After trying out an overcast foot to finish the edges of the pockets, I broke down and got my serger down from our storage loft. Yes, it took some time to rethread, adjust and figure out how to use it again but totally worth it in the end. It is so much faster and all of my seams are finished neatly. I used a fusible knit interfacing for the waistband. I’m not sure if this was the right thing but I wanted to maintain the stretchiness of the fabric and build in some give and it worked. I used clips more than I used pins – I bought these on Amazon last year and they work beautifully. They came with some large clips which I couldn’t imagine using but they were perfect for use on the waistband.  I tried out the Clover Hot Ruler that I picked up recently and love it – makes it so easy to accurately turn up edges. I used the very clever dart method that Pamela Leggett teaches in her Craftsy Class, Fashion Sewing & Serging Techniques. I used a hidden button and hook closure, which was suggested in the pattern. I finished by serging the bottom hems, then fusing them with 1/2″ fusible tape and blind stitching a 2″ hem. I used a generic edge-stitching foot (#5) that I bought off of ebay to edge-stitch the waistband and do the blind hem and it worked really well for both. I was nervous about generic feet for my Bernina machine but I am loving them so far.

Megan Nielsen Flint pants
L to R: hidden button and hook-and-eye, edge stitching on the waistband (thanks, generic #5 foot!)

Conclusion:

I love this pattern! It was fast, easy and fits really, really well. It’s very versatile as the length can go from shorts to full-length pants and the width of the legs can be adjusted quite a bit. The pockets are quite generous, though the left pocket is only partial as that is how you get in & out of the pants. I printed the paper pattern at home and it was easy to match up the pieces and tape together. The instructions were great, with clear illustrations and many tips included. I think that this pattern is suitable for a beginner but would also be satisfying for more skilled sewers. I can see myself making these even after I get over my zipper angst.

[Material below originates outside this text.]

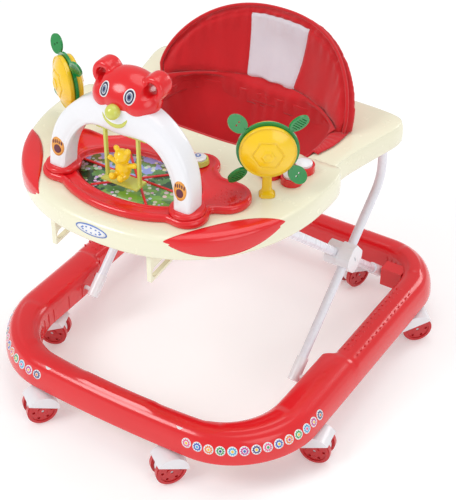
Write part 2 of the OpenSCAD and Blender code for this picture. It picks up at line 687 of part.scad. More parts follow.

Megan Nielsen Flint pants from the side
Side view (it was super windy yesterday)

Wardrobe: these pants work with at least 5 of my current blouses plus a couple of t-shirts and a turtleneck. They look great with heels but work with flats as well. Work appropriate but comfortable and casual enough for nights & weekends – can be dressed up & down. A nice addition to my wardrobe.

Shortcomings: I need to take notes while sewing and work on my blind hem stitch.

Next Steps: I picked up some metallic grey stretch denim at Chic Fabrics for $2.99/yd that I think will work as a full length Flint, though I will likely narrow the legs a bit. I also have some railroad denim in my stash that would be super cute for this pattern, too – length & width TBD. Basic black and brown pairs would be nice somewhere down the line.


Next project: a (hopefully wearable) muslin of the Sewaholic Belcarra top, in a green gauze that I picked up at Chic for 99¢/yd. I have several lovely silk fabrics in my stash and I would love some spring/summer blouses to go with the skirts that I own. I’ve only sewn with silk once and am excited (& a wee bit scared) to tackle it again.